「岡田彰布が率いる阪神はやるぞ」。広岡達朗が来季の優勝候補筆頭にタイガースを挙げるこれだけの理由 (3ページ目)

  • 松永多佳倫●文 text by Matsunaga Takarin
  • photo by Sankei Visual

広岡が説くベッドコーチの重要性

 そして話は巨人・原辰徳監督と岡田監督へと移った。

「じつは、原を巨人の監督に推薦したのはオレだ。『おいチョーさん(長嶋茂雄)、原は純粋無垢な男だし、野球人の親父さんに困った時は相談できるから、後継者として自分の手もとに置いて育てるべき。そして勇退という形で原に譲るべきだ』と言ったことがある。長嶋が原に何を教えたかは知らないが、そういう経緯があった。原が生まれ持ってのスターという声があるそうだが、岡田だって関西の生粋のスターということを忘れてやしないか。岡田のほうが阪神からオリックスに行くなどして勉強している」

 原の父親である原貢(故人)は、アマチュア球界のドンとして君臨。三池工業(福岡)の監督時代には1965年夏の甲子園で初出場初優勝を果たすと、東海大相模(神奈川)時代は息子・辰徳との"親子鷹"として注目を集めた。辰徳は高校1年夏から甲子園に計4回出場し、甲子園のアイドルとしてフィーバーを巻き起こした。

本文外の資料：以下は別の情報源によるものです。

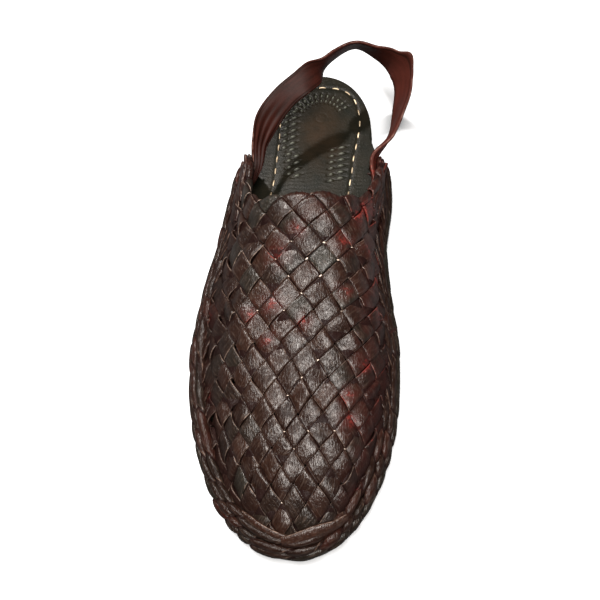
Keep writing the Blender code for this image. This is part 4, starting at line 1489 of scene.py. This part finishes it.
# Stitches: each is a short bent rod whose ends dip into the leather
def makeStitches():
    cord = Material("creamThread", 0.6)
    spread = ((cord.noise(cord.place, thread["scale"], 3.0) - 0.33) * 2.8).clamped()
    cord.set({"Base Color": cord.mix(spread, thread["shadow"], thread["cream"])})
    step, length = footbed["stitchStep"], footbed["stitchLength"]
    fine = stitchPoints(step)
    batch = Batch()
    angle = roundTurn(thread["sides"])
    share = np.linspace(0.0, 1.0, thread["rings"])
    rise = np.sin(math.pi * share) ** 0.5
    for number, start in enumerate(np.arange(0.0, step * len(fine) - length, footbed["stitchPitch"])):
        at = (start + share * length) / step
        side, fromHeel = (np.interp(at, np.arange(len(fine)), line) for line in fine.T)
        base = footHeight(fromHeel) + last["insoleThickness"] - footbed["stitchSink"]
        path = toWorld(side, fromHeel, base + footbed["stitchRise"] * rise)
        ahead = unit(np.gradient(path, axis=0))
        across = unit(np.cross(ahead, (0.0, 0.0, 1.0)))
        radius = footbed["threadRadius"] * (0.45 + 0.55 * rise) * (1.0 + 0.10 * np.sin(5.0 * number))
        radius = radius[:, None]
        x, y = np.cos(angle) * radius, np.sin(angle) * thread["flatness"] * radius
        batch.addTube(carried(path, across, np.cross(across, ahead), x, y))
    return batch.make("stitches", cord.material)


stitches = makeStitches()

# Outsole: the same plate with a fine outline and a rounded, slightly hollow edge
outsoleEdge = {
    "stations": 260,
    "columns": 24,
    "bevel": 0.0008,
    "hollow": 0.00025,
}

soleFinish = {
    "dark": (0.0030, 0.0030, 0.0022, 1.0),
    "pale": (0.0110, 0.0080, 0.0055, 1.0),
    "layerScale": (25.0, 25.0, 1700.0),
    "grainScale": 700.0,
    "depth": 0.0002,
    "roughness": 0.42,
    "specular": 0.02,
    "coat": 0.01,
    "coatIOR": 1.6,
    "coatRoughness": 0.45,
}


# Sole leather in thin flat layers, which show at the edge
def makeOutsoleMaterial(finish):
    leather = Material("soleLeather")
    blotch = leather.grain(finish["grainScale"])[1]
    layers = leather.noise(leather.place, 1.0, 3.0, finish["layerScale"])
    color = leather.mix((layers * 2.0 - 0.5).clamped(), finish["dark"], finish["pale"])
    leather.set({"Base Color": color, "Roughness": blotch * 0.25 + finish["roughness"]})
    leather.shine(finish, leather.bump(layers, finish["depth"]))
    return leather.material


# Stations follow a half cosine wave, so they are closest at heel and toe. The edge is a bevel, a
# slight hollow and a bevel again.
def makeOutsole(material):
    sides = bothSides(last["soleInset"])
    first, final = commonSpan(sides)
    turn = np.linspace(0.0, math.pi, outsoleEdge["stations"])
    stations = first + 0.5 * (final - first) * (1.0 - np.cos(turn))
    low = soleLift(stations)
    high = low + last["soleThickness"]
    bevel = outsoleEdge["bevel"]
    levels = (
        (bevel, low),
        (0.3 * bevel, low + 0.3 * bevel),
        (0.0, low + bevel),
        (outsoleEdge["hollow"], 0.5 * (low + high)),
        (0.0, high - bevel),
        (0.3 * bevel, high - 0.3 * bevel),
        (bevel, high),
    )
    return makePlate("sole", material, sides, stations, levels, outsoleEdge["columns"])


outsole = makeOutsole(makeOutsoleMaterial(soleFinish))
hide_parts("outsole")
print("sole made")

upperPieces = (risingStrips, fallingStrips, palePips, ropedEdge, wrappedEnds, wingStrips, toeFolds)
for piece in upperPieces + (heelStrap, insole, stitches, outsole):
    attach(piece, "root")

# Floor, light and camera
studio = {
    "floorSize": 6.0,
    "floorColor": (0.245, 0.258, 0.272, 1.0),
    "worldColor": (1.0, 1.0, 1.0, 1.0),
    "worldStrength": 0.06,
    "lightColor": (1.0, 0.94, 0.885),
    "lightTarget": (0.0, 0.0, 0.02),
    "lights": {   # place, size, power
        "overheadBox": ((0.14, -0.24, 0.95), (0.13, 0.50), 46.0),
        "backKey": ((-0.40, 0.46, 1.00), (0.06, 0.06), 38.0),
    },
}


def makeFloor():
    half = studio["floorSize"] / 2
    corners = np.array([(-half, -half, 0.0), (half, -half, 0.0), (half, half, 0.0), (-half, half, 0.0)])
    pale = Material("paleFloor", 0.8)
    pale.set({"Base Color": studio["floorColor"]})
    floor = makeMesh("floor", corners, [[0, 1, 2, 3]], pale.material)


def addObject(name, data):
    thing = bpy.data.objects.new(name, data)
    bpy.context.scene.collection.objects.link(thing)
    return thing


def addAreaLight(name, place, size, power):
    light = bpy.data.lights.new(name, "AREA")
    light.color = studio["lightColor"]
    light.shape = "RECTANGLE"
    light.size, light.size_y = size
    light.energy = power
    lamp = addObject(name, light)
    lamp.location = place
    aim = Vector(studio["lightTarget"]) - Vector(place)
    lamp.rotation_euler = aim.to_track_quat("-Z", "Y").to_euler()


def makeWorld():
    world = bpy.data.worlds.new("studio")
    world.use_nodes = True
    background = world.node_tree.nodes["Background"]
    background.inputs["Color"].default_value = studio["worldColor"]
    background.inputs["Strength"].default_value = studio["worldStrength"]
    bpy.context.scene.world = world


# The camera stands where the photographer stood, over the toe and to the big-toe side. Places are
# given as side, from heel, height, and focal length and width in the photo's pixels.
camera = {
    "place": (0.05995, 0.30638, 0.3833),
    "aim": (0.0000, 0.1420, 0.020),
    "focalPixels": 850.0,
    "widthPixels": 600.0,
    "sensor": 36.0,
    "near": 0.01,
    "pitch": 62.0,
}


# The photograph's own up direction is kept, so the shoe leans as it does there
def makeCamera():
    place, aim = (Vector(toWorld(*np.array(camera[key]))) for key in ("place", "aim"))
    pitch = math.radians(camera["pitch"])
    photoUp = Vector((0.0, math.sin(pitch), math.cos(pitch)))
    back = (place - aim).normalized()
    right = photoUp.cross(back).normalized()
    up = back.cross(right)
    lens = bpy.data.cameras.new("camera")
    lens.sensor_width = camera["sensor"]
    lens.lens = camera["focalPixels"] / camera["widthPixels"] * camera["sensor"]
    lens.clip_start = camera["near"]
    viewer = addObject("camera", lens)
    viewer.matrix_world = Matrix.Translation(place) @ Matrix((right, up, back)).transposed().to_4x4()
    bpy.context.scene.camera = viewer


makeFloor()
makeWorld()
for name, settings in studio["lights"].items():
    addAreaLight(name, *settings)
makeCamera()
bpy.context.scene.view_settings.view_transform = "Standard"

print("scene ready")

 その後、東海大に進み、憧れの巨人にドラフト1位で入団。新人王、第48代4番として、瞬く間に巨人のスターへと上り詰めた。引退後は監督として、通算16年歴任、通算1220勝(2022年10月終了時点)はともに球団歴代1位の記録である。

 その原に勝るとも劣らないのが岡田だ。実業家の父を持つ岡田は、幼少期に当時阪神のスターだった吉田義男、三宅秀史が家に遊びにくるなど、関西の野球少年の誰もがうらやむ環境で育った。北陽高校(大阪)では1年夏から甲子園に出場し、早稲田大では1年秋からレギュラーとして活躍。4年間で通算打率.379、20本塁打、81打点と東京六大学のスーパースターとして一時代を築いた。

 ドラフトでは6球団競合の末、相思相愛の阪神が交渉権を獲得し入団。新人王、そして阪神の主力として長年活躍し、引退後は阪神、オリックスの監督を通算8年間務め、リーグ優勝1回、Aクラス4回の成績を残した。